20 Dec 2023

Study exposes AI image generators trained with CSAM

Stanford Internet Observatory study found that LAION AI database, which is used to train leading AI image-makers, was found to have over 3,200 images of suspected CSAM.

A recent study by the Stanford Internet Observatory found over 3,200 images of suspected child sexual abuse material (CSAM) within the Large-scale Artificial Intelligence Open Network (LAION) open dataset, a massive AI dataset extensively used to train leading image-generating AI models, such as Stable Diffusion. The study found that AI models trained on the LAION-5B dataset create photorealistic AI-generated nude images, including CSAM.

Immediate actions were taken in response to the study findings, and the identified source was removed. LAION emphasised a zero-tolerance policy for illegal content and that the datasets would be reinstated only after ensuring their safety.

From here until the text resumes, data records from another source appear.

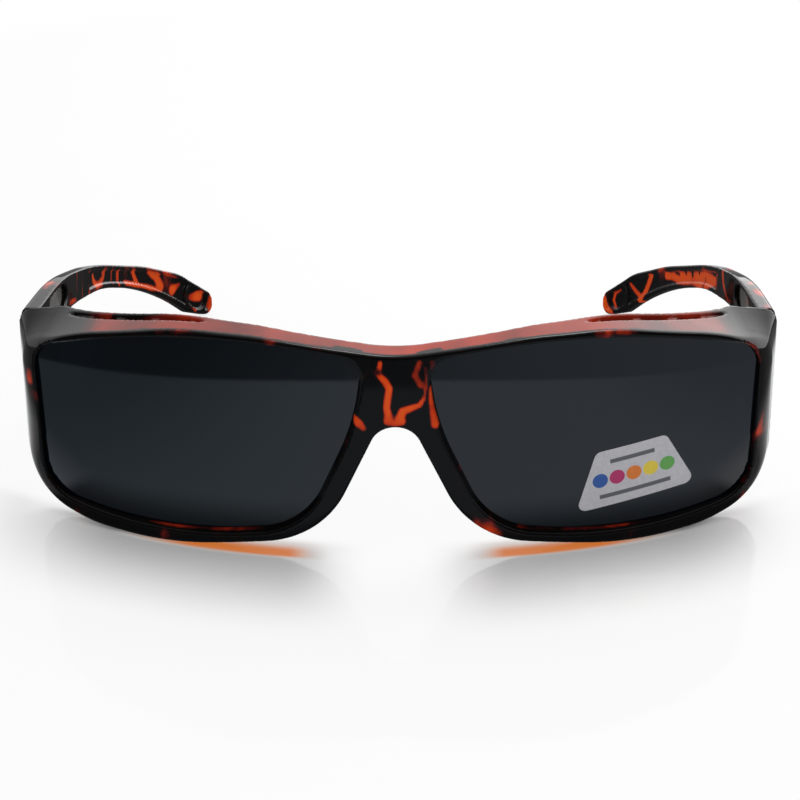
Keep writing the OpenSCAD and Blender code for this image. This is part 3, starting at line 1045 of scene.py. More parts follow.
def node_group(
    name: str, inputs: dict[str, str | float], outputs: dict[str, str], kind: str = "ShaderNodeTree"
) -> tuple[Tree, dict[str, Flow], Node]:
    """Starts a node group with named sockets.

    Args:
        name: The group's name.
        inputs: The kind of each input, or a number where it is one.
        outputs: The kind of each output.
        kind: The tree's type.

    Returns:
        The tree, the inputs by name and the output node.
    """
    group = bpy.data.node_groups.new(name, kind)
    for label, given in inputs.items():
        number = isinstance(given, float)
        socket = "NodeSocketFloat" if number else "NodeSocket" + given
        made = group.interface.new_socket(label, in_out="INPUT", socket_type=socket)
        if number:
            made.default_value = given
    for label, given in outputs.items():
        group.interface.new_socket(label, in_out="OUTPUT", socket_type="NodeSocket" + given)
    t = Tree(group)
    sockets = t.add("NodeGroupInput").outputs
    return t, {label: Flow(t, sockets[label]) for label in inputs}, t.add("NodeGroupOutput")


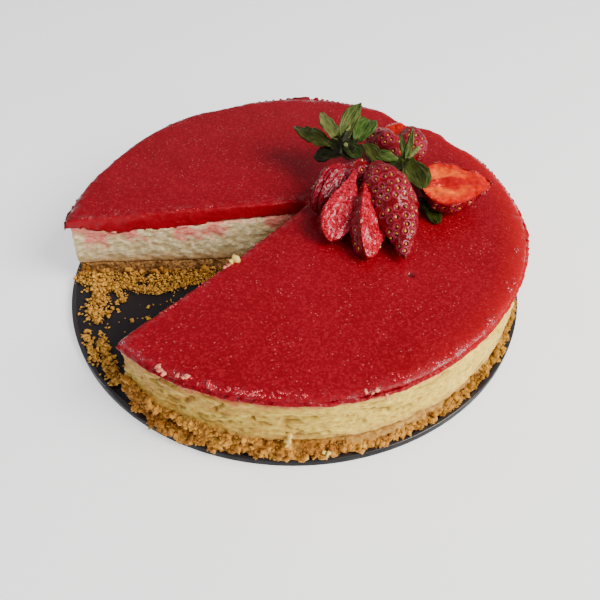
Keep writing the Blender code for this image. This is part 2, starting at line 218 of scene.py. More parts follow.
def settle(piece, node, look, crease=None):
    """A finished piece: smooth, dressed, riding on the cake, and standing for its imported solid."""
    pick(piece)
    if crease:
        bpy.ops.object.shade_smooth_by_angle(angle=crease)
    else:
        bpy.ops.object.shade_smooth()
    piece.data.materials.append(look.material)
    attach(piece, "root")
    if node:
        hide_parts(node)
    print(f"{piece.name}: {len(piece.data.polygons)} faces")
    return piece


# %% [markdown]
# ## Where a point is on the cake
# Every layer meets the missing slice at two upright cuts. The knife's two directions are known, so
# the distance of a point from each cut tells crumbs and colours where they belong.

# %% Radius and distance from the cuts
SLICE_POINT = np.array((9.0, 11.0)) * MM
FAR_CUT, NEAR_CUT = math.radians(188.0), math.radians(229.3)
SIDE_RADIUS = 111 * MM


def radius_of(rows):
    return np.hypot(rows[:, 0], rows[:, 1])


def turn_of(rows):
    """Which way points lie from the middle, in degrees: 0 at +X and -90 at the front."""
    return np.degrees(np.arctan2(rows[:, 1], rows[:, 0]))


def height_of(rows):
    """Heights in millimetres."""
    return rows[:, 2] / MM


def ways_of(direction):
    """Two level unit vectors: along a cut from the slice's point, and to its left."""
    along = np.array((math.cos(direction), math.sin(direction)))
    return along, np.array((-along[1], along[0]))


def from_cut(rows, direction):
    """Distance of each point from the upright plane of a cut, on either side of it."""
    return np.abs((rows[:, :2] - SLICE_POINT) @ ways_of(direction)[1])


def on_cut(rows):
    """1 on the two cut faces, falling to 0 within a few millimetres behind them."""
    nearest = np.minimum(from_cut(rows, FAR_CUT), from_cut(rows, NEAR_CUT) * 0.8)
    return (1 - step(3 * MM, 5 * MM, nearest)) * (rows[:, 0] < 12 * MM)


def on_side(rows, normals):
    """1 on upright faces, 0 on the joints between the layers."""
    return 1 - step(0.6, 0.9, np.abs(normals[:, 2]))


# %% [markdown]
# Two uneven things are shared by the layers. The crust climbs over the foot of the cheese at the
# front left, up to a ragged line, and the knife was not held upright at the far cut, so the foot of
# that cut comes forward. Each table gives degrees round the cake and millimetres.

# %% The ragged line and the leaning cut
CRUST_TOP = 12.5
CRUMB_LINE = ((-180, CRUST_TOP), (-136, 21), (-127, 21), (-118, 17.5), (-107, 17), (-101, 15.5),
              (-96, 13), (-88, CRUST_TOP), (-80, 11.0), (-66, 9.5), (-52, 10.5), (-38, 12),
              (-15, CRUST_TOP), (180, CRUST_TOP))
CRUST_BULGE = ((-180, 0), (-140, 1.5), (-125, 3.2), (-100, 3.0), (-80, 2.2), (-60, 1.2), (-40, 0.8),
               (0, 0.3), (180, 0))
LEAN_PER_MM, LEAN_ENDS, LEAN_TOP = 0.085, 112, 38


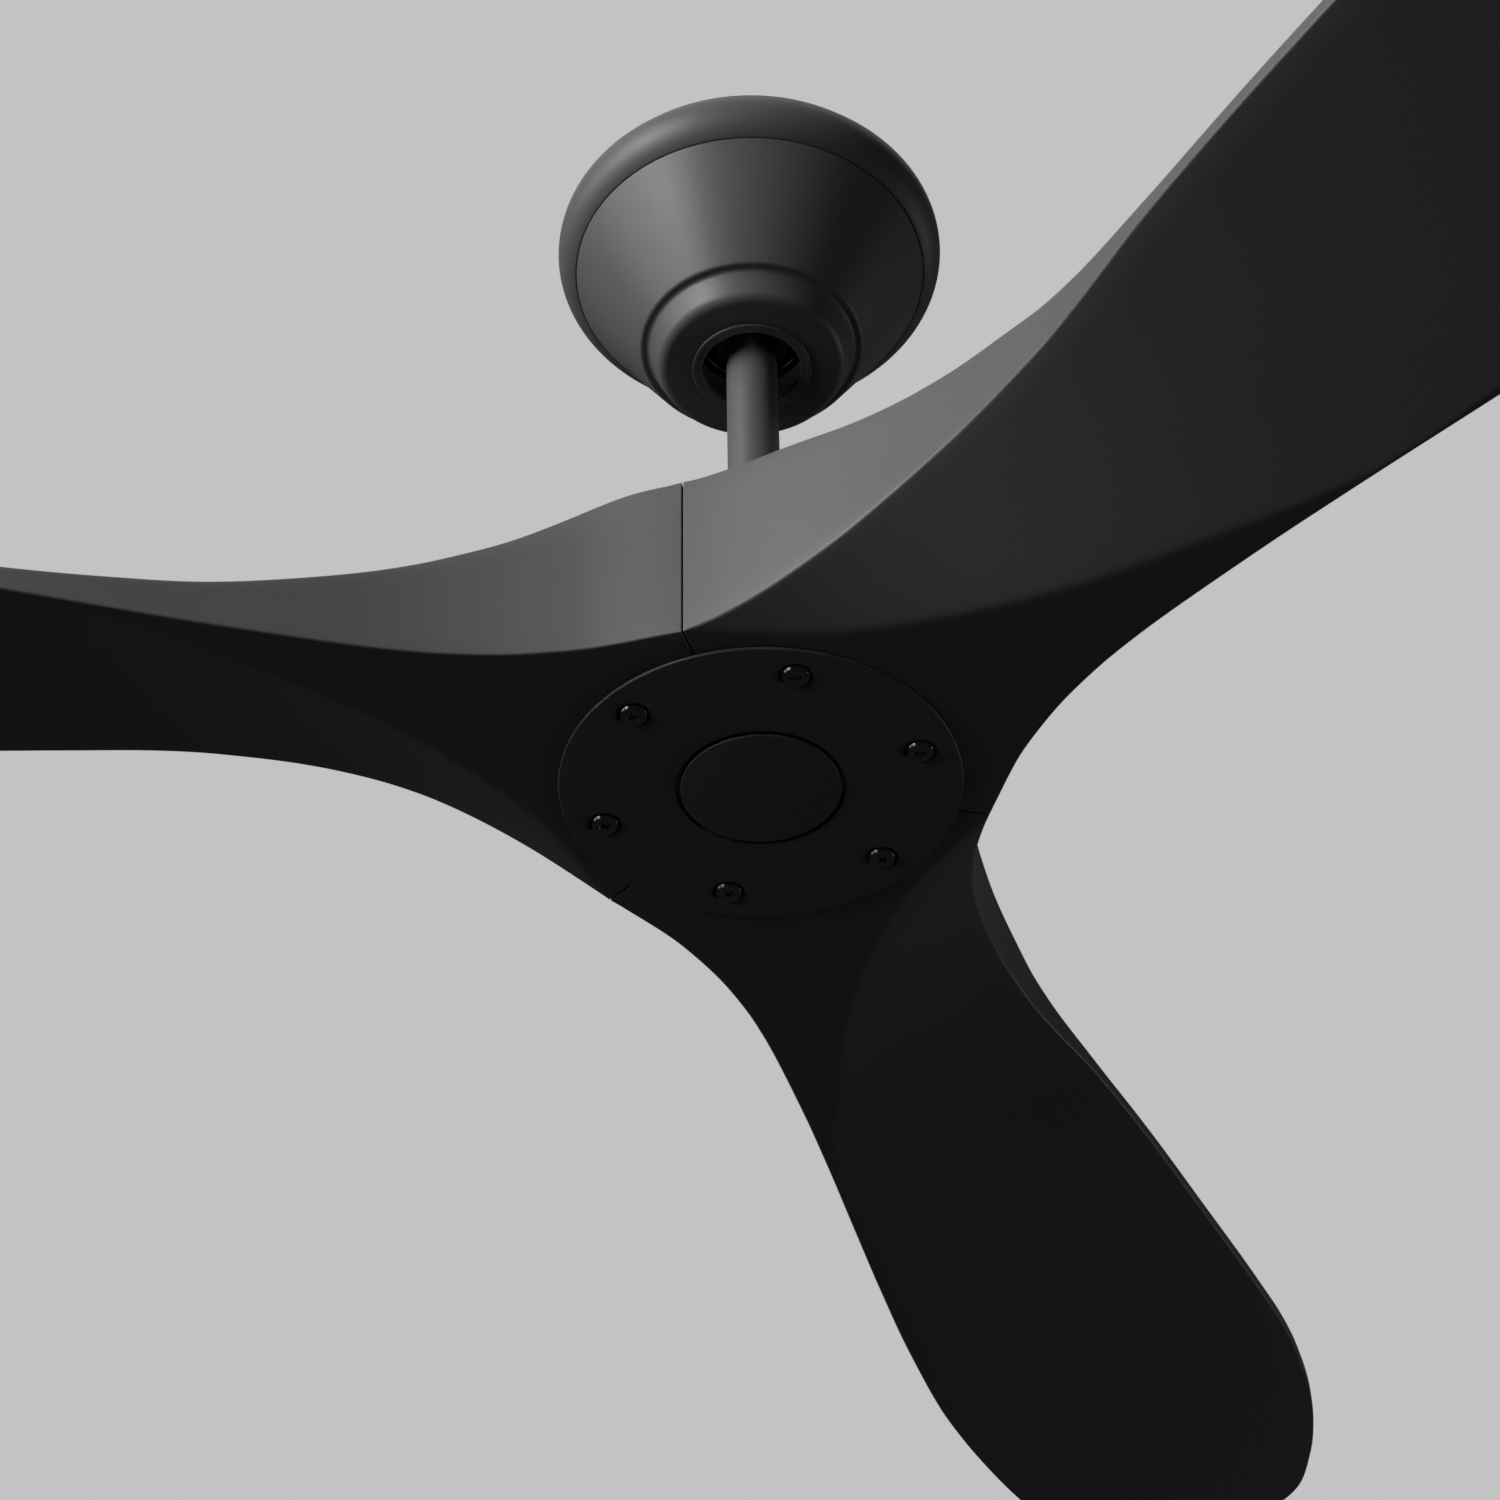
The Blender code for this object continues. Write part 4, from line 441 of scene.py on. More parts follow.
def carve(item: bpy.types.Object, tools: Sequence[bpy.types.Object], sharp: float = 35.0) -> bpy.types.Object:
    """Cut tools out of a piece with exact Booleans and delete them.

    Args:
        item: The piece.
        tools: The cutters.
        sharp: Angle in degrees over which an edge stays sharp.

    Returns:
        The piece, with its new mesh.
    """
    for tool in tools:
        step = item.modifiers.new("cut", "BOOLEAN")
        step.operation, step.solver, step.object = "DIFFERENCE", "EXACT", tool
    graph = bpy.context.evaluated_depsgraph_get()
    mesh = bpy.data.meshes.new_from_object(item.evaluated_get(graph))
    item.modifiers.clear()
    item.data = mesh
    mesh.shade_smooth()
    mesh.set_sharp_from_angle(angle=math.radians(sharp))
    for tool in tools:
        bpy.data.objects.remove(tool, do_unlink=True)
    return item


def mark_edges(item: bpy.types.Object) -> None:
    """Write the attribute "edge": how far each vertex stands out from its neighbours, per edge length.

    Args:
        item: The piece.
    """
    mesh, gain = item.data, 5.0
    points = np.empty(len(mesh.vertices) * 3)
    mesh.vertices.foreach_get("co", points)
    normals = np.empty(len(mesh.vertices) * 3)
    mesh.vertices.foreach_get("normal", normals)
    points, normals = points.reshape(-1, 3), normals.reshape(-1, 3)
    links = np.empty(len(mesh.edges) * 2, int)
    mesh.edges.foreach_get("vertices", links)
    first, second = links.reshape(-1, 2).T
    step = points[second] - points[first]
    length = np.linalg.norm(step, axis=1) + 1e-9
    total, count = np.zeros(len(points)), np.zeros(len(points))
    np.add.at(total, first, -(step * normals[first]).sum(1) / length)
    np.add.at(total, second, (step * normals[second]).sum(1) / length)
    np.add.at(count, first, 1.0)
    np.add.at(count, second, 1.0)
    value = np.clip(total / np.maximum(count, 1.0) * gain, 0.0, 1.0)
    layer = mesh.attributes.new("edge", "FLOAT", "POINT")
    layer.data.foreach_set("value", value.astype(np.float32))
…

The Stanford internet Observatory advocates for drastic measures, including deleting datasets based on LAION-5B or working with intermediaries to clean material. It also suggested implementing CSAM detection technologies in content hosting platforms like Microsoft’s PhotoDNA.

Why does it matter?

The incident sheds light on broader implications for the AI sector, as various text-to-image generators are linked to the LAION database. As reported by the Guardian, while these identified images constitute a fraction of LAION’s extensive index of approximately 5.8 billion images, the Stanford group argues that their presence likely influences the capability of AI tools to produce harmful outputs. Moreover, there are concerns that the repeated appearance of real victims in the dataset reinforces prior abuse. Additionally, there are worries about the transformation of innocuous social media photos of clothed teenagers into explicit content.